begin SUPPLIED MATERIAL

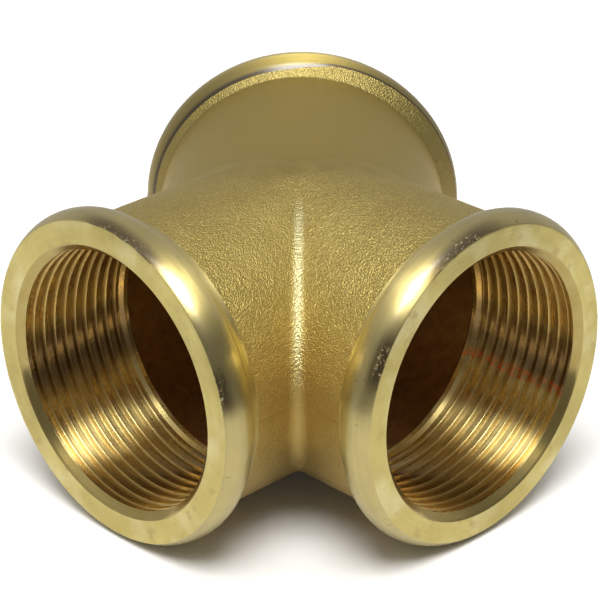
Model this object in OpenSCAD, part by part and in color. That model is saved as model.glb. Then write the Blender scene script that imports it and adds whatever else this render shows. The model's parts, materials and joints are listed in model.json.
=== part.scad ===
// Three-way brass pipe fitting in the shape of a flat Y, with a female parallel pipe thread
// of 1 1/2 inch nominal size in each port.
// It is one hot forging. Both front ports are square to each other, and the rear port lies on
// their bisector. +Y points out of the rear port, +Z is up, and the base of the three beads is
// at Z = 0. Each port is turned about its own axis: face, bead, chamfer and thread.

/* [Ports] */
// Angle between the two front ports
front_angle = 90; // [80:1:120]
// Junction to the face of each front port
front_reach = 44.5; // [42:0.5:60]
// Junction to the face of the rear port
rear_reach = 46.8; // [44:0.1:60]
// Outside radius of the three tubes
tube_r = 26.7; // [26:0.1:28]

/* [Collar] */
// Outside radius of the flat end face
face_r = 28.3; // [27.5:0.1:29]
// Largest radius of the turned bead
bead_r = 29.6; // [29.1:0.1:31]
// Depth of the bead's crown behind the end face
bead_depth = 3.4; // [2:0.1:4.5]
// Depth where the turned bead ends and the forged flank starts
turned_depth = 6.1; // [5:0.1:7]
// Depth where the flank meets the tube
collar_depth = 7.9; // [7.2:0.1:10]
// Radius of the bead where the flank starts
shoulder_r = 28.6; // [28:0.1:29]
// Steps in each quarter of the bead's curve
bead_steps = 5; // [3:1:12]

/* [Thread] */
// Radius at the thread's crests, which are cut back from the standard's 22.42
minor_r = 23.05; // [22.95:0.01:23.2]
// Radius at the thread's roots
major_r = 23.9; // [23.6:0.01:24]
// Axial pitch, 11 threads to the inch
pitch = 2.309; // [2.2:0.001:2.33]
// Number of full grooves
groove_count = 9; // [6:1:9]
// Width of the flat on each crest
crest_land = 1.3; // [1.1:0.05:1.4]
// Included angle of the thread form
flank_angle = 55; // [50:5:55]

/* [Bore] */
// Radius of the chamfer at the mouth
mouth_r = 24.3; // [24:0.1:25.5]
// Depth of the chamfer
mouth_depth = 1.2; // [0.8:0.1:1.4]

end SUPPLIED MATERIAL

WORK TO BE COMPLETED: From the preceding material, extract every line exactly.

FINAL ANSWER:
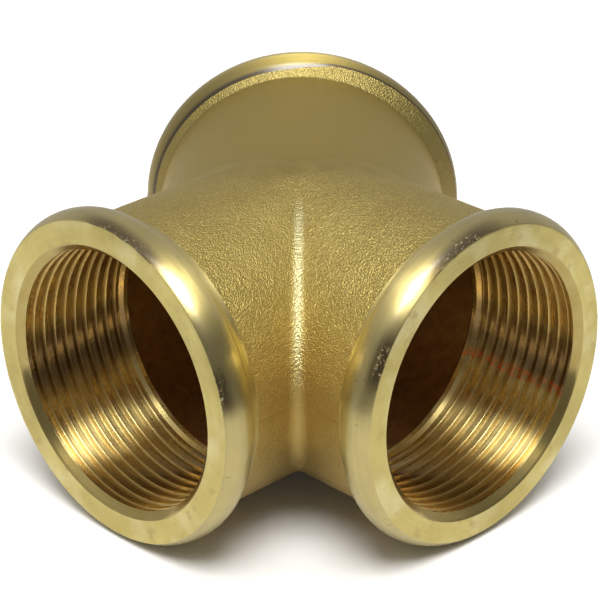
Model this object in OpenSCAD, part by part and in color. That model is saved as model.glb. Then write the Blender scene script that imports it and adds whatever else this render shows. The model's parts, materials and joints are listed in model.json.
=== part.scad ===
// Three-way brass pipe fitting in the shape of a flat Y, with a female parallel pipe thread
// of 1 1/2 inch nominal size in each port.
// It is one hot forging. Both front ports are square to each other, and the rear port lies on
// their bisector. +Y points out of the rear port, +Z is up, and the base of the three beads is
// at Z = 0. Each port is turned about its own axis: face, bead, chamfer and thread.

/* [Ports] */
// Angle between the two front ports
front_angle = 90; // [80:1:120]
// Junction to the face of each front port
front_reach = 44.5; // [42:0.5:60]
// Junction to the face of the rear port
rear_reach = 46.8; // [44:0.1:60]
// Outside radius of the three tubes
tube_r = 26.7; // [26:0.1:28]

/* [Collar] */
// Outside radius of the flat end face
face_r = 28.3; // [27.5:0.1:29]
// Largest radius of the turned bead
bead_r = 29.6; // [29.1:0.1:31]
// Depth of the bead's crown behind the end face
bead_depth = 3.4; // [2:0.1:4.5]
// Depth where the turned bead ends and the forged flank starts
turned_depth = 6.1; // [5:0.1:7]
// Depth where the flank meets the tube
collar_depth = 7.9; // [7.2:0.1:10]
// Radius of the bead where the flank starts
shoulder_r = 28.6; // [28:0.1:29]
// Steps in each quarter of the bead's curve
bead_steps = 5; // [3:1:12]

/* [Thread] */
// Radius at the thread's crests, which are cut back from the standard's 22.42
minor_r = 23.05; // [22.95:0.01:23.2]
// Radius at the thread's roots
major_r = 23.9; // [23.6:0.01:24]
// Axial pitch, 11 threads to the inch
pitch = 2.309; // [2.2:0.001:2.33]
// Number of full grooves
groove_count = 9; // [6:1:9]
// Width of the flat on each crest
crest_land = 1.3; // [1.1:0.05:1.4]
// Included angle of the thread form
flank_angle = 55; // [50:5:55]

/* [Bore] */
// Radius of the chamfer at the mouth
mouth_r = 24.3; // [24:0.1:25.5]
// Depth of the chamfer
mouth_depth = 1.2; // [0.8:0.1:1.4]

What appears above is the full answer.